-- Data extract start --

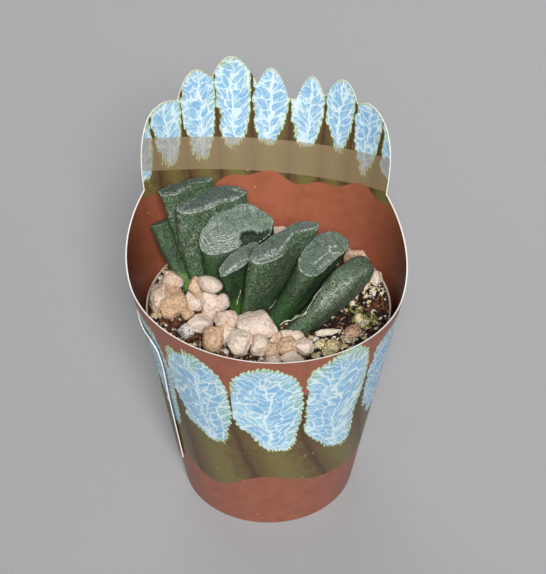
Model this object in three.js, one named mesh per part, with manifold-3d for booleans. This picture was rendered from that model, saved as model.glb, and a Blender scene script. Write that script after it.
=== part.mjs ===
// A small haworthia in a 55 mm nursery pot, standing in a rolled sleeve of printed card.
// Millimetres, +Z up. The origin is the centre of the pot's foot, and the viewer stands at -Y.
import * as THREE from "three";
import { mergeVertices } from "three/addons/utils/BufferGeometryUtils.js";
import Module from "manifold-3d";

const wasm = await Module();
wasm.setup();

// Driving dimensions
const DEG = Math.PI / 180;
const GAP = 0.3; // clearance between pieces that touch
const LEAF_GAP = 1.3 * GAP; // the same round a leaf, whose sides are slightly flattened
const CROWN_GAP = 1.1 * GAP;

const CARD = 0.6; // thickness of the sleeve's card
const SLEEVE_FOOT_R = 20.1; // outer radius of the sleeve where it stands
const SLEEVE_FLARE = 0.1787; // growth of the radius with height
const RIM_Z = 59.4; // height of the sleeve's front edge
const RIM_TILT = 1.7; // the edge is this much higher at the left than at the middle
const SIDE_FROM = 72; // degrees from the front where the edge begins to rise
const SIDE_TO = 124; // degrees from the front where the crest stands on it
const SIDE_RISE = 9.4; // rise of the edge between those two
const CREST_LEFT = 59.6; // degrees from the back to the crest's left side
const CREST_RIGHT = 56.2; // the same to its right side

const POT_FOOT_R = 19.1;
const POT_RIM_R = 27.5;
const POT_Z = 50; // height of the pot
const POT_WALL = 0.8;
const POT_FLOOR = 1.4;
const POT_LIP = 3.2; // height of the thicker rim
const DRAIN_R = 2; // drain holes in the pot's floor
const DRAIN_RING_R = 12.5;
const DRAINS = 6;

const SOIL_Z = 46.9; // mean height of the soil
const SOIL_FOOT = 1.9; // underside of the soil, above the pot's floor

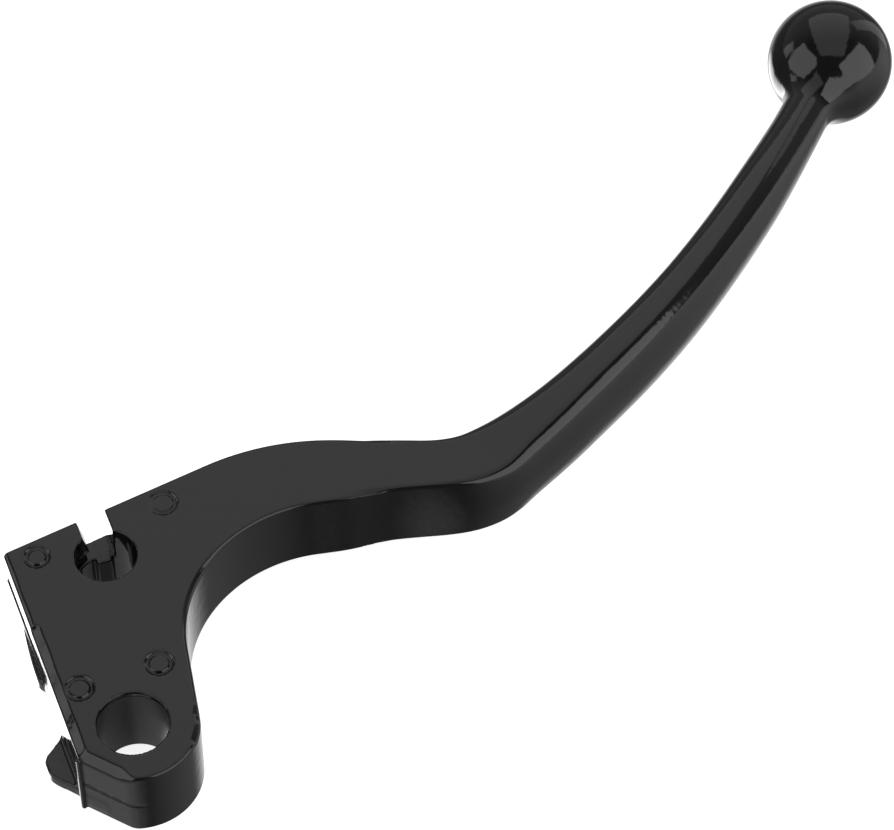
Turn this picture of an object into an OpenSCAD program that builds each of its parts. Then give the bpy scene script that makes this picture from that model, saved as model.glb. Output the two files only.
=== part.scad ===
// Motorcycle clutch lever: a die-cast aluminium lever that swings on a bush round the perch's pivot bolt.
// Millimetres. The origin is on the pivot axis at half the head's thickness. +X points to the centre of
// the ball end, and +Z is the pivot axis. Angles in the plane are measured from +X.

/* [Head] */
// Thickness of the flat head
head_t = 12.5; // [11.5:0.1:13.5]
// Radius of the round nose about the pivot axis
nose_r = 9.2; // [9:0.1:9.6]
// Distance from the pivot axis to the straight rear edge
rear_edge_d = 8.5; // [8.2:0.1:8.8]
// Direction of the rear edge
rear_edge_w = 58.8; // [57:0.1:60]
// Distance from the pivot axis to the straight top edge
top_edge_d = 34.8; // [34:0.1:36]
// Direction of the top edge
top_edge_w = -22; // [-24:0.5:-20]
// Direction of the short straight edge between the nose and the inner bend
waist_w = 49; // [47:0.5:51]
// Radius of the inner bend, on the finger side
inner_bend_r = 21; // [20:0.5:22]
// Distance along X from the pivot axis to the middle of the inner bend
inner_bend_x = 30.4; // [30:0.1:31]
// Distance along the rear edge from the pivot's foot to the nose corner
nose_corner_along = -2.6; // [-3.2:0.1:-2]
// Radius of the outer shoulder
shoulder_r = 36; // [35:0.5:37]
// Distance along X from the pivot axis to the start of the outer shoulder
shoulder_x = 40; // [39:0.5:41]

/* [Pivot] */
// Inner diameter of the bush, and of the lip that covers it
pivot_d = 10; // [9:0.1:10]
// Wall of the bush
bush_wall = 1; // [0.8:0.1:1.2]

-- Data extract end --

#### Set exercise:
Return only the lines spanning from the first line of the material through the line with "const CREST_RIGHT = 56.2;", copied exactly, both ends kept.

#### Task solution:
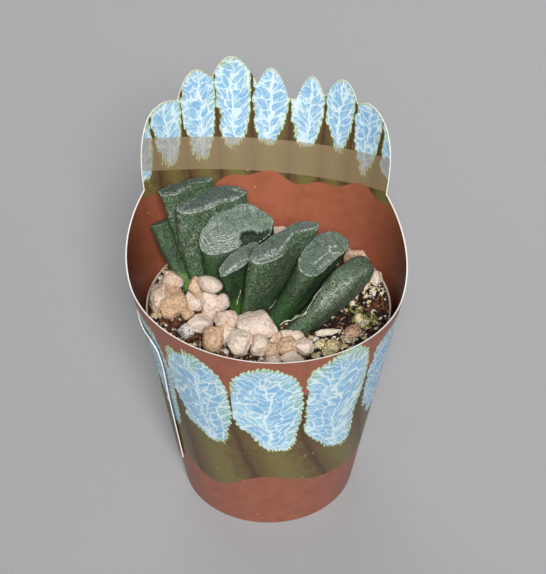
Model this object in three.js, one named mesh per part, with manifold-3d for booleans. This picture was rendered from that model, saved as model.glb, and a Blender scene script. Write that script after it.
=== part.mjs ===
// A small haworthia in a 55 mm nursery pot, standing in a rolled sleeve of printed card.
// Millimetres, +Z up. The origin is the centre of the pot's foot, and the viewer stands at -Y.
import * as THREE from "three";
import { mergeVertices } from "three/addons/utils/BufferGeometryUtils.js";
import Module from "manifold-3d";

const wasm = await Module();
wasm.setup();

// Driving dimensions
const DEG = Math.PI / 180;
const GAP = 0.3; // clearance between pieces that touch
const LEAF_GAP = 1.3 * GAP; // the same round a leaf, whose sides are slightly flattened
const CROWN_GAP = 1.1 * GAP;

const CARD = 0.6; // thickness of the sleeve's card
const SLEEVE_FOOT_R = 20.1; // outer radius of the sleeve where it stands
const SLEEVE_FLARE = 0.1787; // growth of the radius with height
const RIM_Z = 59.4; // height of the sleeve's front edge
const RIM_TILT = 1.7; // the edge is this much higher at the left than at the middle
const SIDE_FROM = 72; // degrees from the front where the edge begins to rise
const SIDE_TO = 124; // degrees from the front where the crest stands on it
const SIDE_RISE = 9.4; // rise of the edge between those two
const CREST_LEFT = 59.6; // degrees from the back to the crest's left side
const CREST_RIGHT = 56.2; // the same to its right side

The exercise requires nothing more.